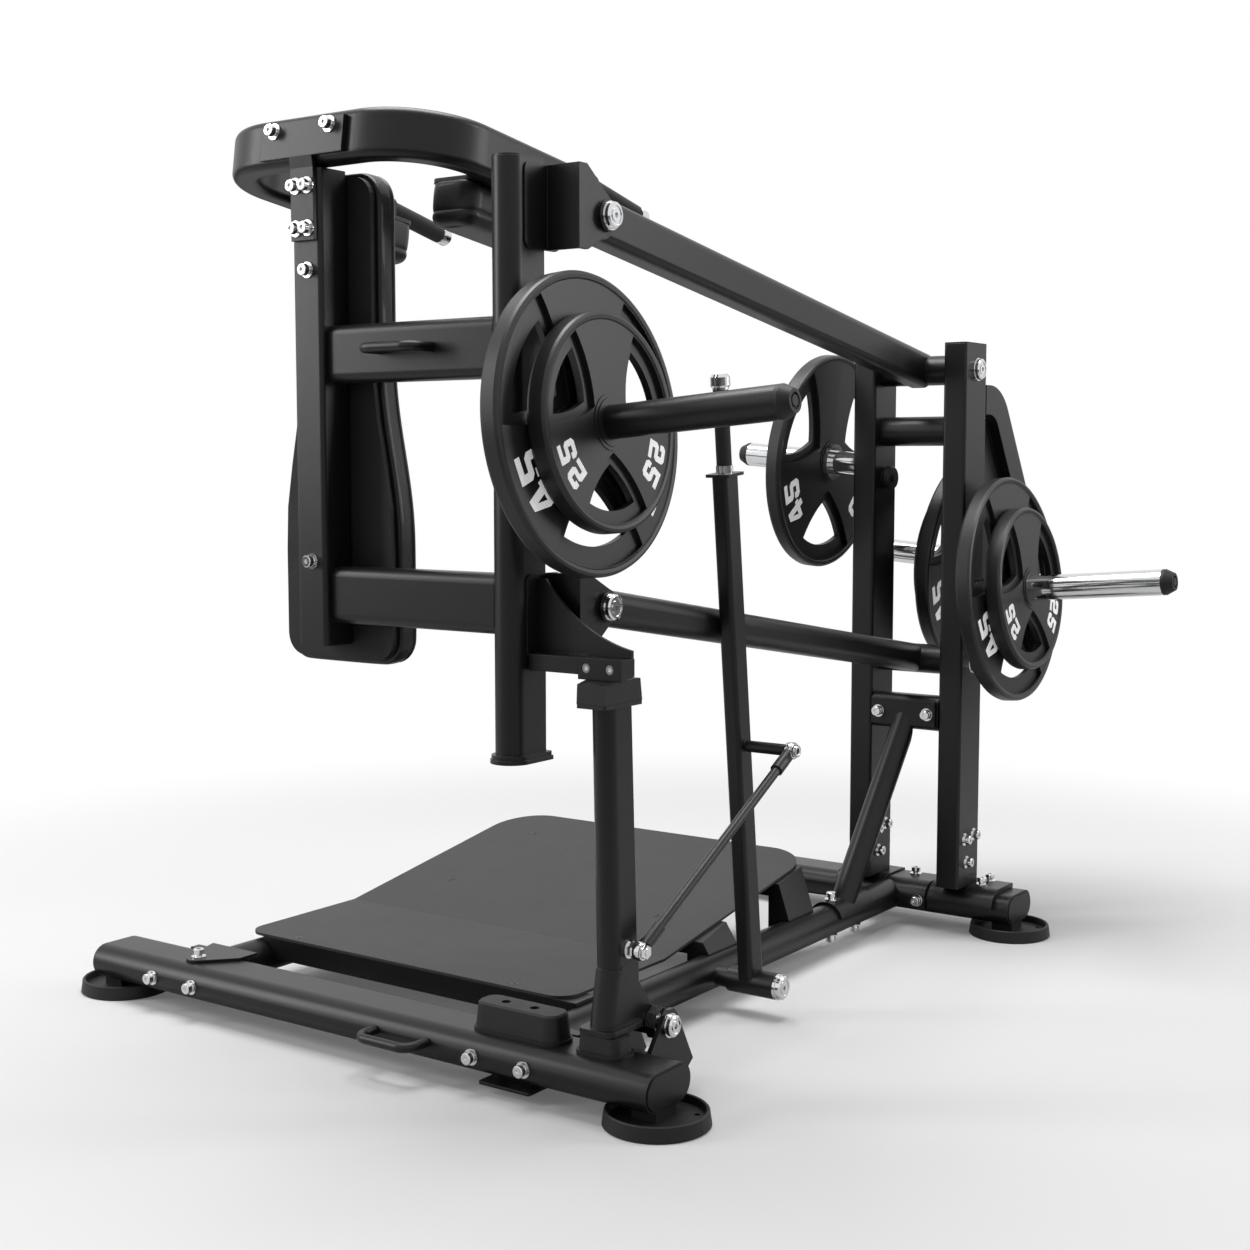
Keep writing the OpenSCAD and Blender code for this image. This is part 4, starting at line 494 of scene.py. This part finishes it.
@dataclass
class Cushion:
    """A crowned upholstered pad: sides that swell, a drawn seam and a soft face.

    Its own axes are x across, y along its length towards the flared end, and z out
    from its backing board.
    """

    name: str
    node: str
    length: float
    top_width: float
    low_width: float
    thickness: float
    corner: float
    crown: float
    flare_at: float = 0.0
    flare_over: float = 1.0
    fill: float = 0.8
    corner_steps: int = 7
    side_steps: int = 15
    face_steps: int = 8
    # Share of the thickness and inset of the outline, from the board to the face
    levels: tuple[tuple[float, float], ...] = (
        (0.0, 7.0), (0.0, 2.6), (0.05, 1.0), (0.18, 0.3), (0.36, 0.3), (0.56, 0.8), (0.635, 2.0),
        (0.66, 3.2), (0.685, 2.0), (0.75, 0.9), (0.83, 2.4), (0.90, 6.0), (0.95, 11.0),
        (0.985, 18.0),
    )

    def half_width(self, y: float) -> float:
        """Half the pad's width at this place along it, in millimetres."""
        share = min(1.0, max(0.0, (y - self.flare_at) / self.flare_over))
        eased = share * share * (3.0 - 2.0 * share)
        return (self.top_width + (self.low_width - self.top_width) * eased) / 2.0

    def side(self, inset: float) -> list[tuple[float, float]]:
        """One long side of the outline, from its upper to its lower end.

        Args:
            inset: How far the outline is drawn in, in millimetres.

        Returns:
            Points across and along the pad.
        """
        end = self.length / 2.0 - self.corner
        radius = self.corner - inset
        points = []
        for i in range(self.corner_steps + 1):
            a = math.radians(-90.0 + 90.0 * i / self.corner_steps)
            x = self.half_width(-end) - self.corner + radius * math.cos(a)
            points.append((x, -end + radius * math.sin(a)))
        for i in range(1, self.side_steps + 1):
            y = -end + 2.0 * end * i / (self.side_steps + 1)
            points.append((self.half_width(y) - inset, y))
        for i in range(self.corner_steps + 1):
            a = math.radians(90.0 * i / self.corner_steps)
            x = self.half_width(end) - self.corner + radius * math.cos(a)
            points.append((x, end + radius * math.sin(a)))
        return points

    def ring(self, inset: float, height: float) -> list[Vector]:
        """The whole outline at one height above the board."""
        right = self.side(inset)
        left = [(-x, y) for x, y in reversed(right)]
        return [Vector((x, y, height)) for x, y in right + left]

    def build(self, seat: Matrix, body: Body) -> bpy.types.Object:
        """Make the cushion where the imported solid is.

        Args:
            seat: Places the pad's own axes, in millimetres, in the model's frame.
            body: The body that carries it.

        Returns:
            The cushion.
        """
        rings = [self.ring(inset, share * self.thickness) for share, inset in self.levels]
        count = len(rings[0])
        points = [p for ring in rings for p in ring]
        faces: list[Sequence[int]] = []
        for j in range(len(rings) - 1):
            for i in range(count):
                a, b = j * count + i, j * count + (i + 1) % count
                faces.append((a, b, b + count, a + count))
        self._close(points, faces, 0, rings[0], 0.0)
        self._close(points, faces, (len(rings) - 1) * count, rings[-1], self.crown)
        piece = new_piece(self.name, [seat @ p for p in points], faces, VINYL, body)
        soften = piece.modifiers.new("soften", "SUBSURF")
        soften.levels = soften.render_levels = 2
        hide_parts(self.node)
        return piece

    def _close(self, points: list[Vector], faces: list[Sequence[int]], first: int,
               ring: list[Vector], crown: float) -> None:
        """Close a ring with a grid that rises to the crown in the middle.

        Args:
            points: The cushion's points, added to.
            faces: Its faces, added to.
            first: Number of the ring's first point.
            ring: The ring's points.
            crown: Rise of the grid's middle, in millimetres.
        """
        rows = len(ring) // 2
        table = []
        for i in range(rows):
            right, left = ring[i], ring[len(ring) - 1 - i]
            along = 1.0 - abs(2.0 * i / (rows - 1) - 1.0) ** 4
            row = [first + i]
            for k in range(1, self.face_steps):
                share = k / self.face_steps
                rise = crown * along * (1.0 - (2.0 * share - 1.0) ** 2)
                row.append(len(points))
                points.append(right.lerp(left, share) + Vector((0.0, 0.0, rise)))
            row.append(first + len(ring) - 1 - i)
            table.append(row)
        for upper, lower in zip(table, table[1:]):
            for k in range(self.face_steps):
                faces.append((upper[k], upper[k + 1], lower[k + 1], lower[k]))


@dataclass
class Upholstery:
    """The back pad and the two shoulder pads on the carriage."""

    seat_x: float = -61.0
    back_low: float = 640.0
    back_high: float = 1440.0
    back_face_y: float = 37.4
    flare_z: float = 1130.0
    frame_y: float = -15.0
    frame_z: float = 1484.0
    frame_slope_deg: float = 8.0
    shoulder_x: float = 158.0
    shoulder_middle: float = 262.5
    shoulder_seat: float = -34.2

    def build(self) -> None:
        """Make all three cushions."""
        middle = (self.back_low + self.back_high) / 2.0
        back = Cushion(
            "back_pad", "back_cushion", length=self.back_high - self.back_low, top_width=180.0,
            low_width=256.0, thickness=46.0, corner=46.0, crown=4.0,
            flare_at=middle - self.flare_z, flare_over=280.0,
        )
        place = Vector((self.seat_x, self.back_face_y, middle))
        back.build(self._seat(place, Euler((-math.pi / 2, 0, 0))), Body.CARRIAGE)
        self._shoulders()

    def _seat(self, place: Vector, turn: Euler) -> Matrix:
        """A pad's seat: its turn, then its drawn place in millimetres."""
        return Matrix.Translation(drawn(*place)) @ turn.to_matrix().to_4x4() @ Matrix.Scale(MM, 4)

    def _shoulders(self) -> None:
        """Make the two shoulder pads, face down under the frame's arms."""
        slope = Euler((math.radians(-self.frame_slope_deg), 0, 0)).to_matrix()
        for side in (-1, 1):
            local = Vector((side * self.shoulder_x, self.shoulder_middle, self.shoulder_seat))
            place = Vector((self.seat_x, self.frame_y, self.frame_z)) + slope @ local
            turn = (slope @ Euler((math.pi, 0, 0)).to_matrix()).to_euler()
            pad = Cushion(
                f"shoulder_pad_{'far' if side < 0 else 'near'}", "shoulder_pads", length=225.0,
                top_width=96.0, low_width=96.0, thickness=73.0, corner=30.0, crown=3.0,
                side_steps=7,
            )
            pad.build(self._seat(place, turn), Body.CARRIAGE)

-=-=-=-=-

> [Exercise]: Extract all of the data shown above without alteration.

> [Response]:
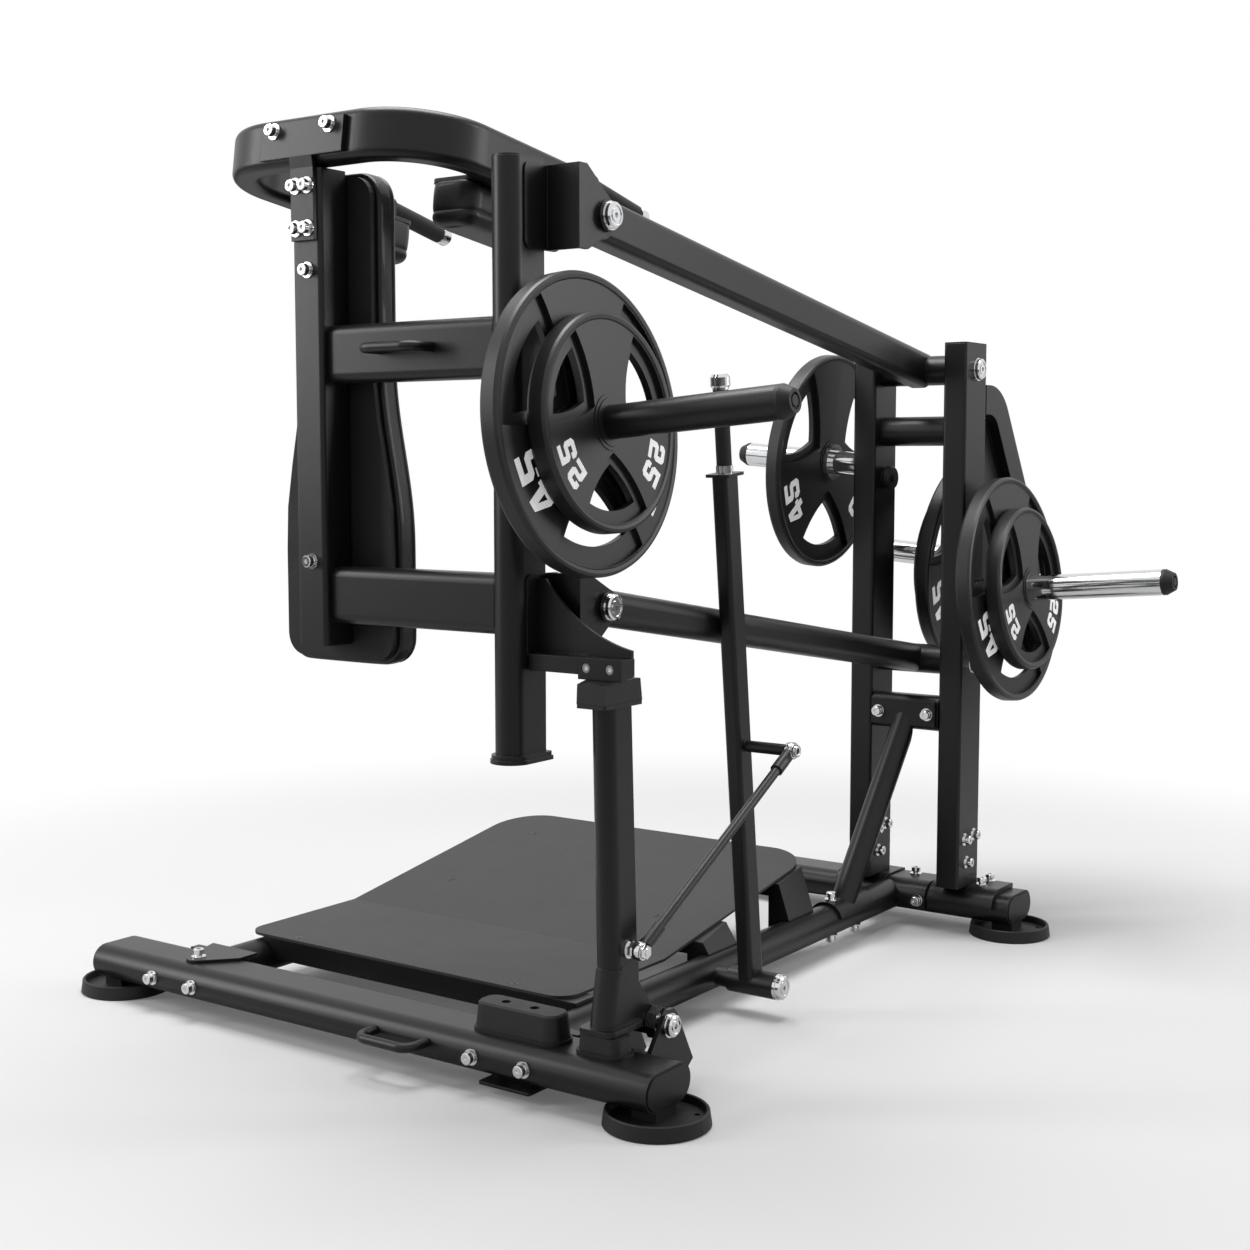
Keep writing the OpenSCAD and Blender code for this image. This is part 4, starting at line 494 of scene.py. This part finishes it.
@dataclass
class Cushion:
    """A crowned upholstered pad: sides that swell, a drawn seam and a soft face.

    Its own axes are x across, y along its length towards the flared end, and z out
    from its backing board.
    """

    name: str
    node: str
    length: float
    top_width: float
    low_width: float
    thickness: float
    corner: float
    crown: float
    flare_at: float = 0.0
    flare_over: float = 1.0
    fill: float = 0.8
    corner_steps: int = 7
    side_steps: int = 15
    face_steps: int = 8
    # Share of the thickness and inset of the outline, from the board to the face
    levels: tuple[tuple[float, float], ...] = (
        (0.0, 7.0), (0.0, 2.6), (0.05, 1.0), (0.18, 0.3), (0.36, 0.3), (0.56, 0.8), (0.635, 2.0),
        (0.66, 3.2), (0.685, 2.0), (0.75, 0.9), (0.83, 2.4), (0.90, 6.0), (0.95, 11.0),
        (0.985, 18.0),
    )

    def half_width(self, y: float) -> float:
        """Half the pad's width at this place along it, in millimetres."""
        share = min(1.0, max(0.0, (y - self.flare_at) / self.flare_over))
        eased = share * share * (3.0 - 2.0 * share)
        return (self.top_width + (self.low_width - self.top_width) * eased) / 2.0

    def side(self, inset: float) -> list[tuple[float, float]]:
        """One long side of the outline, from its upper to its lower end.

        Args:
            inset: How far the outline is drawn in, in millimetres.

        Returns:
            Points across and along the pad.
        """
        end = self.length / 2.0 - self.corner
        radius = self.corner - inset
        points = []
        for i in range(self.corner_steps + 1):
            a = math.radians(-90.0 + 90.0 * i / self.corner_steps)
            x = self.half_width(-end) - self.corner + radius * math.cos(a)
            points.append((x, -end + radius * math.sin(a)))
        for i in range(1, self.side_steps + 1):
            y = -end + 2.0 * end * i / (self.side_steps + 1)
            points.append((self.half_width(y) - inset, y))
        for i in range(self.corner_steps + 1):
            a = math.radians(90.0 * i / self.corner_steps)
            x = self.half_width(end) - self.corner + radius * math.cos(a)
            points.append((x, end + radius * math.sin(a)))
        return points

    def ring(self, inset: float, height: float) -> list[Vector]:
        """The whole outline at one height above the board."""
        right = self.side(inset)
        left = [(-x, y) for x, y in reversed(right)]
        return [Vector((x, y, height)) for x, y in right + left]

    def build(self, seat: Matrix, body: Body) -> bpy.types.Object:
        """Make the cushion where the imported solid is.

        Args:
            seat: Places the pad's own axes, in millimetres, in the model's frame.
            body: The body that carries it.

        Returns:
            The cushion.
        """
        rings = [self.ring(inset, share * self.thickness) for share, inset in self.levels]
        count = len(rings[0])
        points = [p for ring in rings for p in ring]
        faces: list[Sequence[int]] = []
        for j in range(len(rings) - 1):
            for i in range(count):
                a, b = j * count + i, j * count + (i + 1) % count
                faces.append((a, b, b + count, a + count))
        self._close(points, faces, 0, rings[0], 0.0)
        self._close(points, faces, (len(rings) - 1) * count, rings[-1], self.crown)
        piece = new_piece(self.name, [seat @ p for p in points], faces, VINYL, body)
        soften = piece.modifiers.new("soften", "SUBSURF")
        soften.levels = soften.render_levels = 2
        hide_parts(self.node)
        return piece

    def _close(self, points: list[Vector], faces: list[Sequence[int]], first: int,
               ring: list[Vector], crown: float) -> None:
        """Close a ring with a grid that rises to the crown in the middle.

        Args:
            points: The cushion's points, added to.
            faces: Its faces, added to.
            first: Number of the ring's first point.
            ring: The ring's points.
            crown: Rise of the grid's middle, in millimetres.
        """
        rows = len(ring) // 2
        table = []
        for i in range(rows):
            right, left = ring[i], ring[len(ring) - 1 - i]
            along = 1.0 - abs(2.0 * i / (rows - 1) - 1.0) ** 4
            row = [first + i]
            for k in range(1, self.face_steps):
                share = k / self.face_steps
                rise = crown * along * (1.0 - (2.0 * share - 1.0) ** 2)
                row.append(len(points))
                points.append(right.lerp(left, share) + Vector((0.0, 0.0, rise)))
            row.append(first + len(ring) - 1 - i)
            table.append(row)
        for upper, lower in zip(table, table[1:]):
            for k in range(self.face_steps):
                faces.append((upper[k], upper[k + 1], lower[k + 1], lower[k]))


@dataclass
class Upholstery:
    """The back pad and the two shoulder pads on the carriage."""

    seat_x: float = -61.0
    back_low: float = 640.0
    back_high: float = 1440.0
    back_face_y: float = 37.4
    flare_z: float = 1130.0
    frame_y: float = -15.0
    frame_z: float = 1484.0
    frame_slope_deg: float = 8.0
    shoulder_x: float = 158.0
    shoulder_middle: float = 262.5
    shoulder_seat: float = -34.2

    def build(self) -> None:
        """Make all three cushions."""
        middle = (self.back_low + self.back_high) / 2.0
        back = Cushion(
            "back_pad", "back_cushion", length=self.back_high - self.back_low, top_width=180.0,
            low_width=256.0, thickness=46.0, corner=46.0, crown=4.0,
            flare_at=middle - self.flare_z, flare_over=280.0,
        )
        place = Vector((self.seat_x, self.back_face_y, middle))
        back.build(self._seat(place, Euler((-math.pi / 2, 0, 0))), Body.CARRIAGE)
        self._shoulders()

    def _seat(self, place: Vector, turn: Euler) -> Matrix:
        """A pad's seat: its turn, then its drawn place in millimetres."""
        return Matrix.Translation(drawn(*place)) @ turn.to_matrix().to_4x4() @ Matrix.Scale(MM, 4)

    def _shoulders(self) -> None:
        """Make the two shoulder pads, face down under the frame's arms."""
        slope = Euler((math.radians(-self.frame_slope_deg), 0, 0)).to_matrix()
        for side in (-1, 1):
            local = Vector((side * self.shoulder_x, self.shoulder_middle, self.shoulder_seat))
            place = Vector((self.seat_x, self.frame_y, self.frame_z)) + slope @ local
            turn = (slope @ Euler((math.pi, 0, 0)).to_matrix()).to_euler()
            pad = Cushion(
                f"shoulder_pad_{'far' if side < 0 else 'near'}", "shoulder_pads", length=225.0,
                top_width=96.0, low_width=96.0, thickness=73.0, corner=30.0, crown=3.0,
                side_steps=7,
            )
            pad.build(self._seat(place, turn), Body.CARRIAGE)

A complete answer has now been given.